MATERIAL PROVIDED »
============

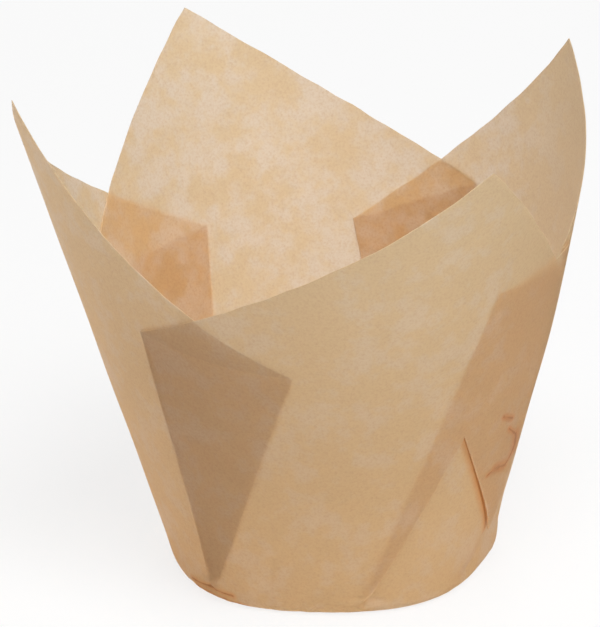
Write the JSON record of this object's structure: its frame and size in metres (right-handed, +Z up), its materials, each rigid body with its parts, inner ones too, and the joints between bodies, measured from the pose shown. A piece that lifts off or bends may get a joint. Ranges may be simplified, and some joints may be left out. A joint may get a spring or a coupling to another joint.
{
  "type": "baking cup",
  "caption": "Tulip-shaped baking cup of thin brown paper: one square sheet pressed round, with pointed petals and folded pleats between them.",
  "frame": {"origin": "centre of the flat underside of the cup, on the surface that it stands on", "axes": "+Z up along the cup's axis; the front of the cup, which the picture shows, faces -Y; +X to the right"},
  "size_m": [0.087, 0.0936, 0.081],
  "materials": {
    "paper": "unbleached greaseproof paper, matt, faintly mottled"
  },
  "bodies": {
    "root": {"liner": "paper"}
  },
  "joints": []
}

============

REQUEST »
Write out every line exactly as it stands.

RESULT OF THIS EXERCISE »
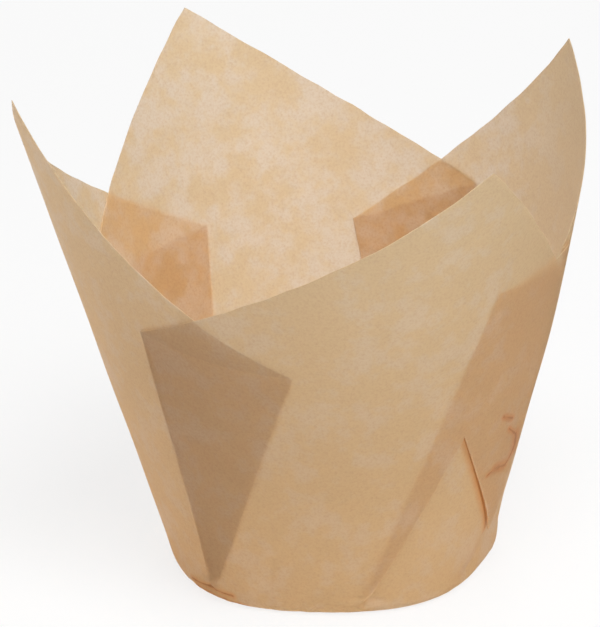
Write the JSON record of this object's structure: its frame and size in metres (right-handed, +Z up), its materials, each rigid body with its parts, inner ones too, and the joints between bodies, measured from the pose shown. A piece that lifts off or bends may get a joint. Ranges may be simplified, and some joints may be left out. A joint may get a spring or a coupling to another joint.
{
  "type": "baking cup",
  "caption": "Tulip-shaped baking cup of thin brown paper: one square sheet pressed round, with pointed petals and folded pleats between them.",
  "frame": {"origin": "centre of the flat underside of the cup, on the surface that it stands on", "axes": "+Z up along the cup's axis; the front of the cup, which the picture shows, faces -Y; +X to the right"},
  "size_m": [0.087, 0.0936, 0.081],
  "materials": {
    "paper": "unbleached greaseproof paper, matt, faintly mottled"
  },
  "bodies": {
    "root": {"liner": "paper"}
  },
  "joints": []
}